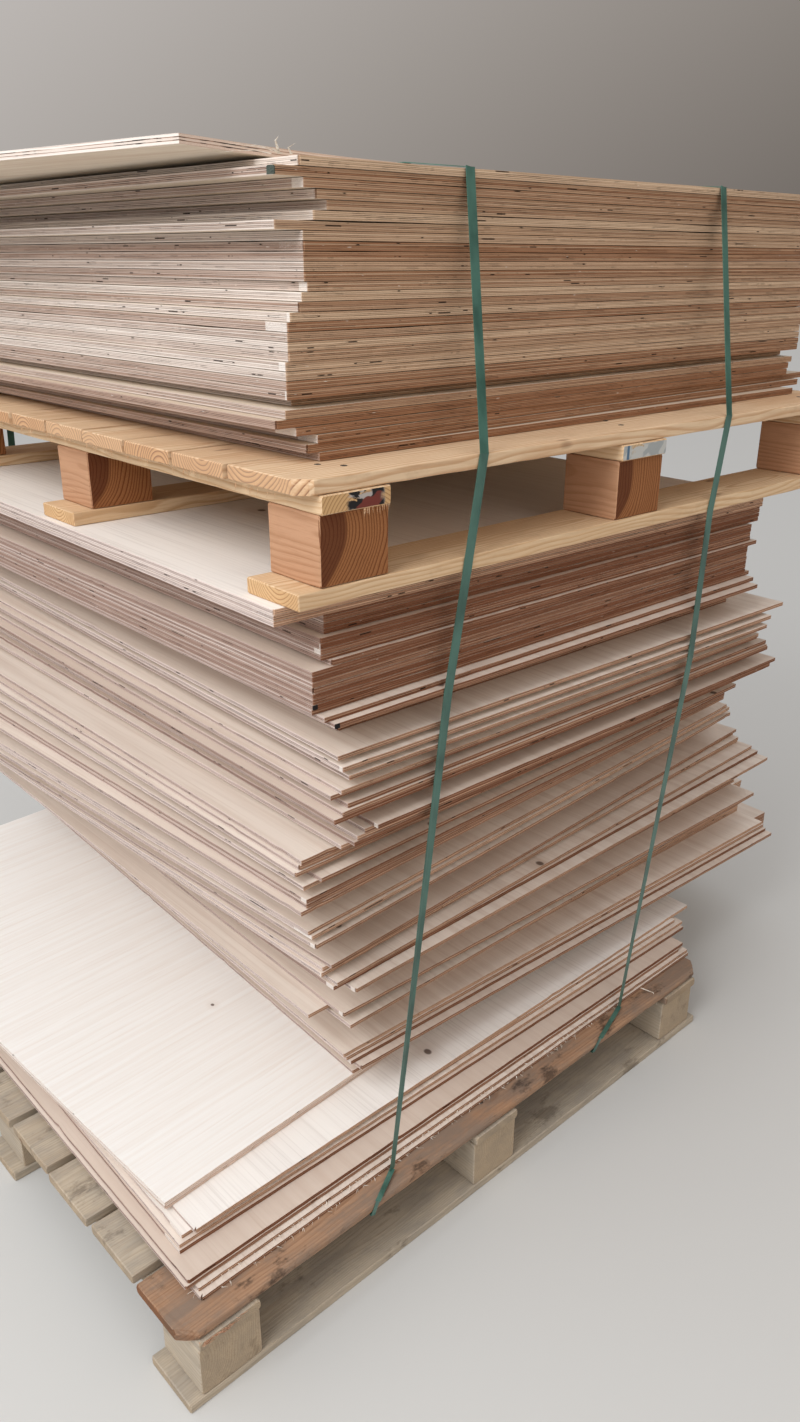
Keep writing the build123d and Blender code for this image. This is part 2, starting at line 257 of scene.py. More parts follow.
def solid_wood(
    name, early, late, ring_pitch, weather, stain, end_tint_and_shade, heart=None, streaks=0.6, end_rings=0.5,
    end_pale=0.0,
):
    """Sawn softwood: rings about a pith, arcs on ends and streaks on faces, with knots and dirt."""
    s = Shader(name)
    along, across, up = s.split(s.attribute("wood", "Vector"))
    tone, seed, dirt, lie = map(s.attribute, ("tone", "seed", "dirt", "lie"))

    def drawn_out(lengthwise, crosswise):
        """A place in the wood, scaled along and across the grain."""
        height = s.plus(s.times(up, crosswise), seed)
        return s.combine(s.times(along, lengthwise), s.times(across, crosswise), height)

    def cloud(lengthwise, crosswise, detail, roughness=0.5):
        return s.noise(drawn_out(lengthwise, crosswise), detail, roughness)

    # Ends face along X, or along Y where lie is 1
    nx, ny, _ = s.split(s.node("ShaderNodeNewGeometry").outputs["Normal"])
    straight = s.times(s.math("ABSOLUTE", nx), s.minus(1.0, lie))
    end = s.span(s.plus(straight, s.times(s.math("ABSOLUTE", ny), lie)), 0.6, 0.8)

    # Year rings, from the distance to the pith
    wave = s.times(s.minus(cloud(3.0, 9.0, 2.0), 0.5), 0.03)
    radius = s.distance(across, up)
    uneven = s.times(s.math("SINE", s.times(radius, 160.0)), 0.0016)
    ring = s.math("FRACT", s.math("DIVIDE", s.plus(s.plus(radius, wave), uneven), ring_pitch))
    late_wood = s.times(s.span(ring, 0.35, 0.85), s.span(ring, 0.9, 1.0, 1.0, 0.0))
    ring_line = s.times(s.times(s.span(ring, 0.7, 0.86), s.span(ring, 0.9, 1.0, 1.0, 0.0)), end)
    fibre = cloud(14.0, 420.0, 3.0, 0.6)
    ringed = s.span(end, 0.0, 1.0, streaks, 0.2 + 0.6 * end_rings)
    base = s.mix(s.times(late_wood, ringed), early, late)
    base = s.mix(s.span(fibre, 0.45, 0.75, 0.0, 0.4), base, late)
    base = s.mix(s.span(cloud(4.0, 16.0, 3.0), 0.42, 0.72, 0.0, 0.5), base, s.mix(tone, early, late))

    # Knots, then the rings and the heart on the ends
    knots = s.span(s.cells(drawn_out(5.0, 14.0)), 0.07, 0.12, 0.6, 0.0)
    base = s.mix(knots, base, BOARD_KNOT)
    base = s.mix(s.times(ring_line, end_rings), base, RING_LINE)
    if heart is not None:
        core = s.plus(radius, s.times(wave, 0.6))
        base = s.mix(s.times(s.span(core, 0.072, 0.078, 0.8, 0.0), end), base, heart)

    # Weathering and stains
    base = s.mix(s.times(s.span(cloud(8.0, 25.0, 4.0, 0.7), 0.35, 0.65), dirt), base, weather)
    stained = s.times(s.span(cloud(11.0, 18.0, 5.0, 0.7), 0.56, 0.68), s.times(dirt, 0.8))
    base = s.mix(stained, base, stain)
    # The ends: the tint darkens and warms them, partly the end grain's own colour and partly painted shade on
    # ends that face the front, and tone with end_pale makes some paler at random
    pale_end = s.mix(s.times(tone, end_pale), s.mix(1.0, base, end_tint_and_shade, "MULTIPLY"), early)
    base = s.mix(end, base, pale_end)
    return s.finish(base, 0.78, s.plus(s.times(fibre, 0.7), s.times(late_wood, 0.25)), 0.0009, 0.2)


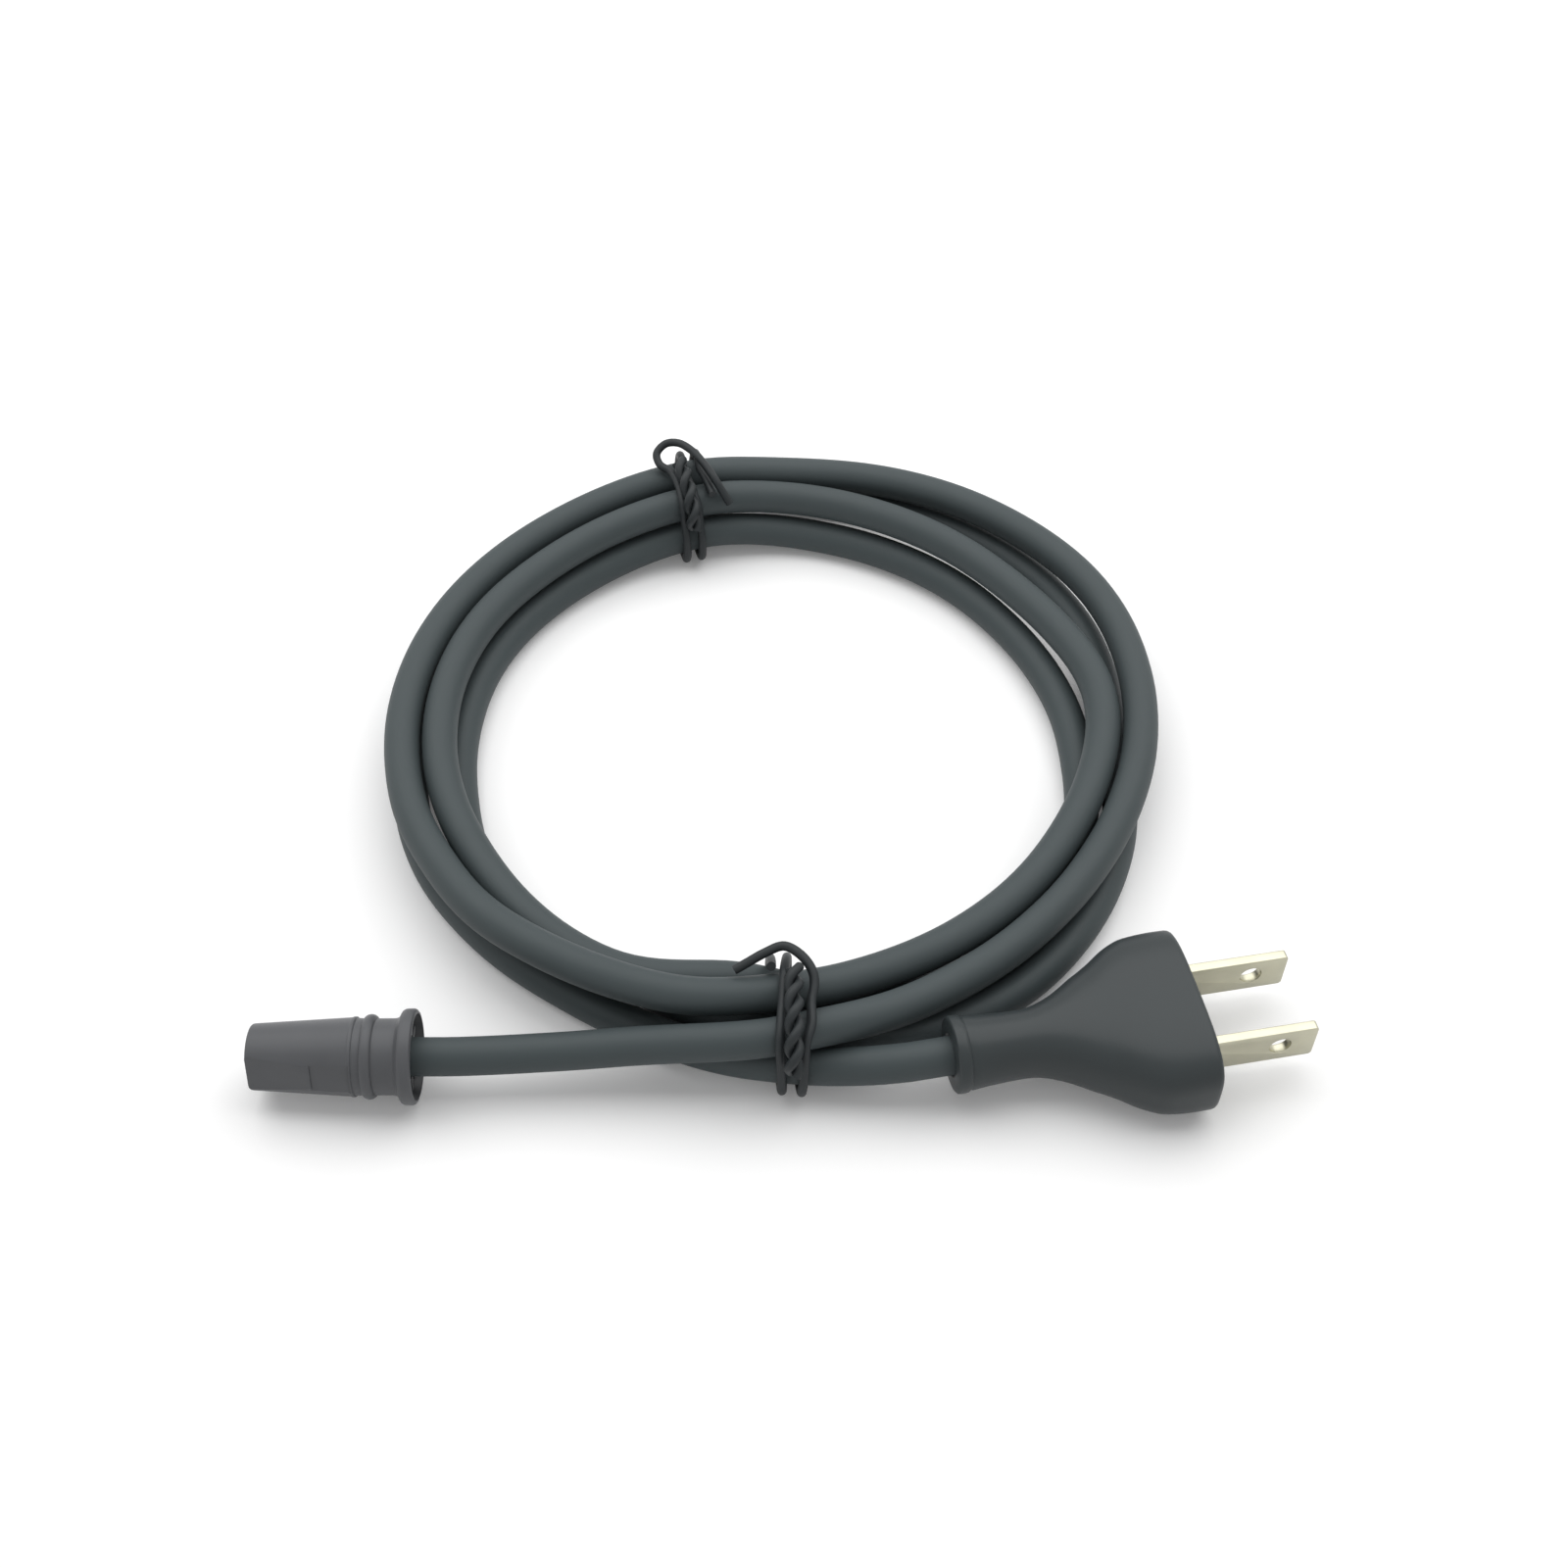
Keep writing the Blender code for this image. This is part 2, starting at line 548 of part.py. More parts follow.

* * * *

**Work to complete**
Output every entry shown above, exactly.

**Output for this task**
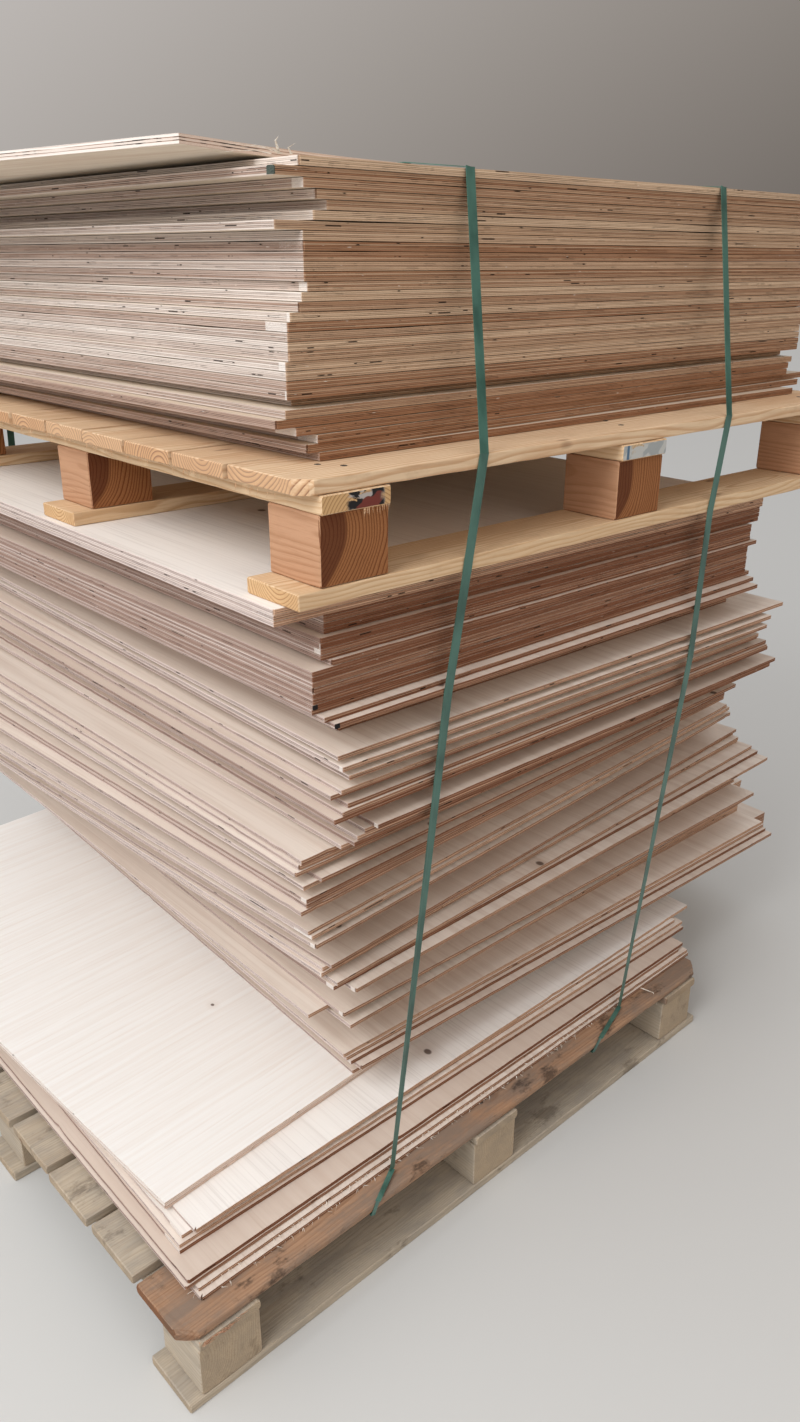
Keep writing the build123d and Blender code for this image. This is part 2, starting at line 257 of scene.py. More parts follow.
def solid_wood(
    name, early, late, ring_pitch, weather, stain, end_tint_and_shade, heart=None, streaks=0.6, end_rings=0.5,
    end_pale=0.0,
):
    """Sawn softwood: rings about a pith, arcs on ends and streaks on faces, with knots and dirt."""
    s = Shader(name)
    along, across, up = s.split(s.attribute("wood", "Vector"))
    tone, seed, dirt, lie = map(s.attribute, ("tone", "seed", "dirt", "lie"))

    def drawn_out(lengthwise, crosswise):
        """A place in the wood, scaled along and across the grain."""
        height = s.plus(s.times(up, crosswise), seed)
        return s.combine(s.times(along, lengthwise), s.times(across, crosswise), height)

    def cloud(lengthwise, crosswise, detail, roughness=0.5):
        return s.noise(drawn_out(lengthwise, crosswise), detail, roughness)

    # Ends face along X, or along Y where lie is 1
    nx, ny, _ = s.split(s.node("ShaderNodeNewGeometry").outputs["Normal"])
    straight = s.times(s.math("ABSOLUTE", nx), s.minus(1.0, lie))
    end = s.span(s.plus(straight, s.times(s.math("ABSOLUTE", ny), lie)), 0.6, 0.8)

    # Year rings, from the distance to the pith
    wave = s.times(s.minus(cloud(3.0, 9.0, 2.0), 0.5), 0.03)
    radius = s.distance(across, up)
    uneven = s.times(s.math("SINE", s.times(radius, 160.0)), 0.0016)
    ring = s.math("FRACT", s.math("DIVIDE", s.plus(s.plus(radius, wave), uneven), ring_pitch))
    late_wood = s.times(s.span(ring, 0.35, 0.85), s.span(ring, 0.9, 1.0, 1.0, 0.0))
    ring_line = s.times(s.times(s.span(ring, 0.7, 0.86), s.span(ring, 0.9, 1.0, 1.0, 0.0)), end)
    fibre = cloud(14.0, 420.0, 3.0, 0.6)
    ringed = s.span(end, 0.0, 1.0, streaks, 0.2 + 0.6 * end_rings)
    base = s.mix(s.times(late_wood, ringed), early, late)
    base = s.mix(s.span(fibre, 0.45, 0.75, 0.0, 0.4), base, late)
    base = s.mix(s.span(cloud(4.0, 16.0, 3.0), 0.42, 0.72, 0.0, 0.5), base, s.mix(tone, early, late))

    # Knots, then the rings and the heart on the ends
    knots = s.span(s.cells(drawn_out(5.0, 14.0)), 0.07, 0.12, 0.6, 0.0)
    base = s.mix(knots, base, BOARD_KNOT)
    base = s.mix(s.times(ring_line, end_rings), base, RING_LINE)
    if heart is not None:
        core = s.plus(radius, s.times(wave, 0.6))
        base = s.mix(s.times(s.span(core, 0.072, 0.078, 0.8, 0.0), end), base, heart)

    # Weathering and stains
    base = s.mix(s.times(s.span(cloud(8.0, 25.0, 4.0, 0.7), 0.35, 0.65), dirt), base, weather)
    stained = s.times(s.span(cloud(11.0, 18.0, 5.0, 0.7), 0.56, 0.68), s.times(dirt, 0.8))
    base = s.mix(stained, base, stain)
    # The ends: the tint darkens and warms them, partly the end grain's own colour and partly painted shade on
    # ends that face the front, and tone with end_pale makes some paler at random
    pale_end = s.mix(s.times(tone, end_pale), s.mix(1.0, base, end_tint_and_shade, "MULTIPLY"), early)
    base = s.mix(end, base, pale_end)
    return s.finish(base, 0.78, s.plus(s.times(fibre, 0.7), s.times(late_wood, 0.25)), 0.0009, 0.2)


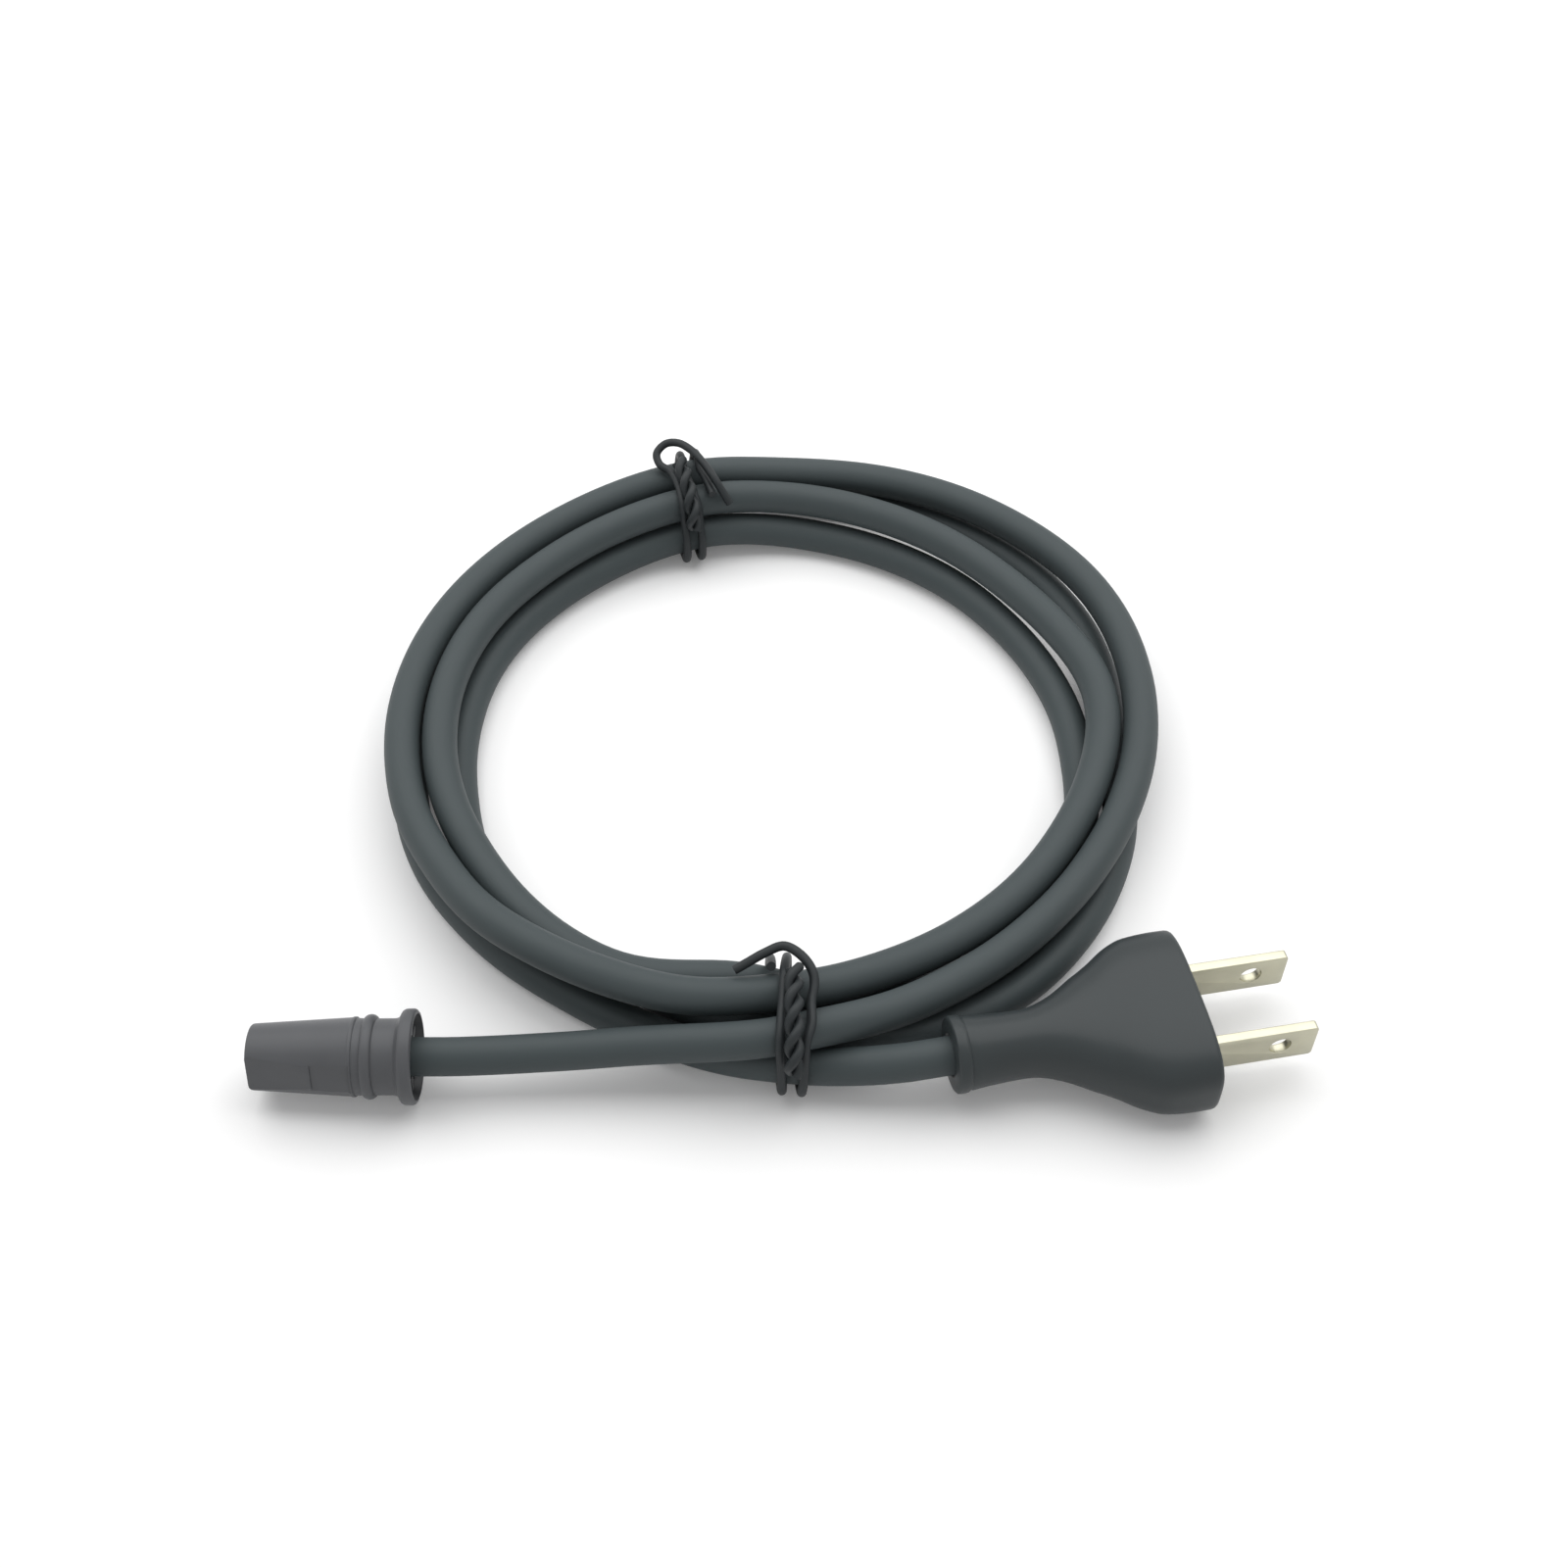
Keep writing the Blender code for this image. This is part 2, starting at line 548 of part.py. More parts follow.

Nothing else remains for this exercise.